A departing procession: I like this because it reminds me of some of the most productive and satisfying times in my marriage when Martin and I were deeply engaged in building our futures. We were visioning and planning. We were working on a budget or long-term goal. These sorts of activities drove our relationship forward in exciting ways. But life often has a way of intervening and taking our focus off each other. We’re left on the sidelines of the parade, distracted by the issues of the day, and when we look up again, we can just make out the backs of the marching band three blocks ahead. We’ve fallen behind.
A period of reduced economic activity. It’s funny, but when I find myself caught in marital recession, it does feel much like a down economy. We’re not investing in our relationship. We’re not “spending” time with each other. This isn’t the time when a romantic getaway sounds tempting. I’m more likely to long for a day in bed with the covers pulled over my head.
A marriage in crisis motivates many to act, to seek counseling or make a big life change. Marital recession doesn’t tend to incite these actions. After all nothing big is really wrong. We’ve just lost our way.
And just like we reduce our spending to the level of necessity over luxury, we’re tempted to just try to get by in our relationship without the extra, intentional effort.
Most economists cite two ways to fight recession, and I believe they are not bad suggestions for recessions of the marital sort: stimulus and investment. Once you’ve recognized and agreed that your relationship is receding, try stimulating progress through some invigorating and new goals and activities.
I’ve been a distance runner for ten years now. My daughter and I have trained for many races together, and I’ve always seen her as my perfect training partner. We are after all almost the same size and our pace and stride are nearly equal. However, in an attempt to keep Martin motivated to exercise regularly and prepare myself for an upcoming marathon without my daughter in town, Martin and I began training together.

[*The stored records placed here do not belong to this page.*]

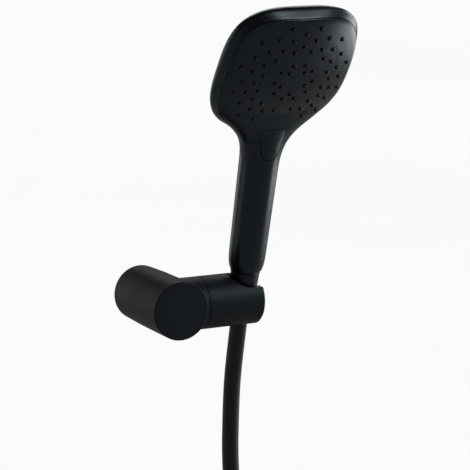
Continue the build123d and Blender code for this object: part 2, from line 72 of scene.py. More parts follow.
# ---------------------------------------------------------------- shader expressions
class Signal:
    """A node's output. Arithmetic on it adds Math nodes."""

    def __init__(self, graph: Graph, socket: bpy.types.NodeSocket) -> None:
        """Wrap an output socket of a graph."""
        self.graph = graph
        self.socket = socket

    def _math(self, operation: str, first: Any, second: Any) -> Signal:
        """Add a Math node and return its output."""
        node = self.graph.node("ShaderNodeMath", {"operation": operation}, {0: first, 1: second})
        return Signal(self.graph, node.outputs[0])

    def __add__(self, other: Any) -> Signal:
        """Sum."""
        return self._math("ADD", self, other)

    __radd__ = __add__

    def __mul__(self, other: Any) -> Signal:
        """Product."""
        return self._math("MULTIPLY", self, other)

    __rmul__ = __mul__

    def __sub__(self, other: Any) -> Signal:
        """Difference."""
        return self._math("SUBTRACT", self, other)

    def __rsub__(self, other: Any) -> Signal:
        """Reflected difference, for 1 - signal."""
        return self._math("SUBTRACT", other, self)

    def __pow__(self, other: Any) -> Signal:
        """Power."""
        return self._math("POWER", self, other)


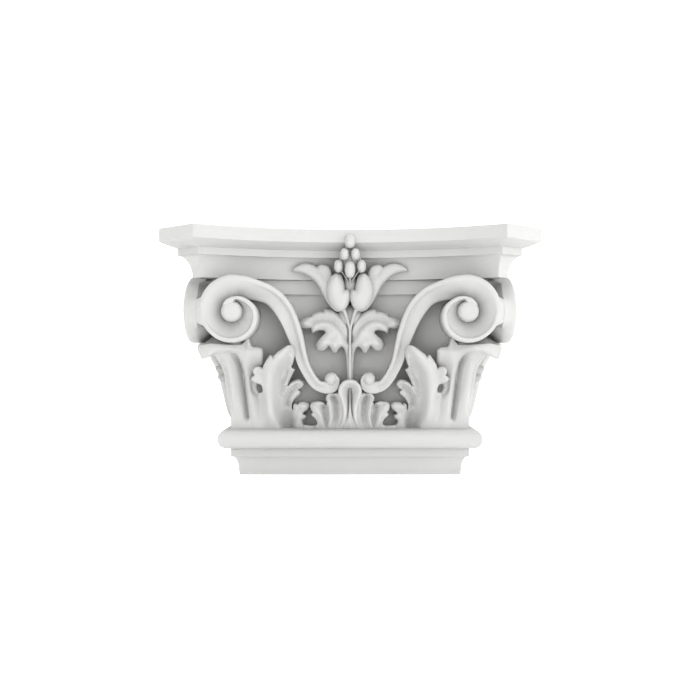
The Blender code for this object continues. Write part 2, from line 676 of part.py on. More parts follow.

We’ve been surprised by the spark this has added to our relationship. We use the running time to have deeper conversations. We compare notes on progress toward our personal goals. It’s a perfect time to ask each other for advice or support. And even though we aren’t perfect pace partners, we’ve discovered ways to overcome our differences. Martin often runs alongside me while rolling his bicycle until he has had enough, then will hop on his bike and act as my sag wagon. This little marital “stimulus” has been great for us.
Last year, we started feeling the pressure to get our budget house in order in preparation for our son’s approaching college tuition. We took a class on financial fundamentals and found that even that “stimulus” led to conversations, plans and a feeling of “together for better.”
We’ve never been great at the tried-and-true advice to have a weekly date night. But we’ve started purchasing season tickets to our theater, symphony and other local arts organizations. We find that this bit of structure “stimulates” us to make a date for dinner before or after the show.
It may not seem like much, but these little nudges back into the relationship have a big influence on the quality of the marriage.
And really investing in the relationship is key. Next fall, we’ll have an empty nest. I’m watching my friends navigate this transition with interest. Some are coming out from under their focus on parenting and realizing that they hadn’t really been investing in each other. For a few, the marital bank account has emptied. Relationally bankrupt, they are splitting up and starting over. Some are making major investments in counseling, communication and re-commitment to reclaim a healthy relationship.
Some are enjoying this time as a second honeymoon of sorts—enjoying the payout from wise investing along the way.
Recovery is possible in marital recession, but it may be slow—just like the tentative economic recovery our country is experiencing. As we move forward in 2012, my sincere wish is that we all feel the relief that comes with a healthy economy—and enjoy a wonderful expansionary period in our relationships. Especially our marriages!